What about the Haitians he terrorized in 2024 posting on Twitter that Haitian immigrants in Springfield, Ohio were slaughtering and eating their neighbors’ cats and dogs? Republicans, if anything, were annoyed at “woke” liberals’ attempts to “cancel” Trump’s bearded sidekick and the king himself for maliciously subjecting an entire community to repeated bomb threats, physical violence and daily harassment both online and in person. Why should we waste compassion on people from one of the “sh** hole countries”? 

Big, beautiful …

Speaking of Trump, does anyone do incendiary rhetoric and threats of violence on a more massive scale?

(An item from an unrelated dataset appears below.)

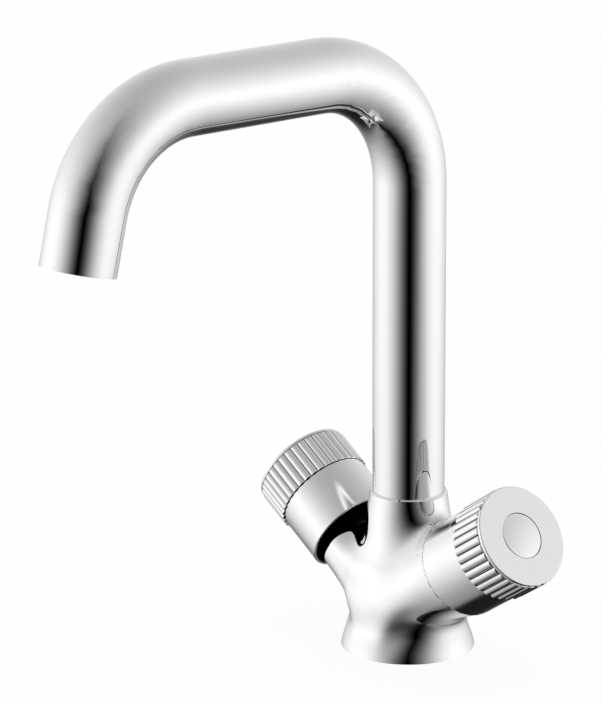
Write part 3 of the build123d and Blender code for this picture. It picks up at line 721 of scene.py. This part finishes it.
mesh = bpy.data.meshes.new("table")
corners = [(x * HALF_TABLE, y * HALF_TABLE, 0) for x, y in ((-1, -1), (1, -1), (1, 1), (-1, 1))]
mesh.from_pydata(corners, [], [(0, 1, 2, 3)])
floor = bpy.data.objects.new("table", mesh)
bpy.context.scene.collection.objects.link(floor)
white_table = surface("matt_white_table", ("#FAFAFA", "#FFFFFF"), (0.8, 0.9), 60, 2, 0.01)
tree = white_table.node_tree
lit = tree.nodes["Principled BSDF"]
even = add_node(tree, "Emission", {"Color": WHITE, "Strength": 1.0})
camera_ray = add_node(tree, "LightPath").outputs["Is Camera Ray"]
seen = add_node(tree, "Math", {"operation": "MULTIPLY", 1: EVEN_SHARE}, {0: camera_ray})
both = add_node(tree, "MixShader", links={0: seen.outputs[0], 1: lit.outputs[0], 2: even.outputs[0]})
tree.links.new(both.outputs[0], tree.nodes["Material Output"].inputs["Surface"])
mesh.materials.append(white_table)
floor.visible_glossy = False
print("table:", round(floor.dimensions.x, 1), "m square")

# %% [markdown]
# ## The camera
# The picture was taken from the front right, a little above the tap, with a long lens that
# hardly narrows the far side. The place and the turns below were found by matching edges
# whose size is known: the base, the turret, the tube's bends and the knobs' faces.

# %% The camera
SENSOR = 36
FOCAL_PIXELS, PICTURE_HEIGHT = 3617.4, 703

eye = bpy.data.cameras.new("eye")
eye.sensor_width = SENSOR
eye.lens = FOCAL_PIXELS / PICTURE_HEIGHT * SENSOR
eye.clip_start, eye.clip_end = 0.05, 20
camera = bpy.data.objects.new("eye", eye)
bpy.context.scene.collection.objects.link(camera)
heading = Matrix.Rotation(radians(48.89), 4, "Z")
pitch = Matrix.Rotation(radians(74.973), 4, "X")
roll = Matrix.Rotation(radians(-0.204), 4, "Z")
standing = Matrix.Translation((0.98264, -0.91248, 0.47791))
camera.matrix_world = standing @ (heading @ pitch @ roll)
bpy.context.scene.camera = camera
bpy.context.scene.view_settings.view_transform = "Standard"
print("lens:", round(eye.lens, 1), "mm, distance", round(camera.location.length, 2), "m")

There was the rally in 2016 where he “jokingly” offered to cover the legal expenses of anyone who punched out a member of the “fake news media”—the media that nevertheless fact checked photoshopped images of convicted killer Derek Chauvin wearing a MAGA hat. There was the “peaceful gathering” Trump hosted in 2020 on the National Mall where Republican “tourists” erected a gallows to execute Vice President Mike Pence. There was the Tucker Carlson interview where Trump said of former Republican Congresswoman Liz Cheney,

“Let’s put her with a rifle standing there with nine barrels pointed at her… Let’s see how she feels about it when the guns are trained on her face.” 

Donald Trump

Takeaways

Kirk was a victim of gun violence. Early reports suggest he was targeted because of his commentary on politics, religion, and social issues like LGBTQ+ rights. Regardless of who Tyler Robinson assimilated with romantically, emotionally, or politically, he’s the only alleged shooter. Mark David Chapman had a copy of “The Catcher and the Rye” when he assassinated John Lennon in 1980. As far as I know, JD Salinger wasn’t charged and convicted as an accessory to murder.

If all Democrats and members of the LGBTQ+ community are assassins by association, then all associates and acquaintances of Jeffrey Epstein are pedophiles by the same token.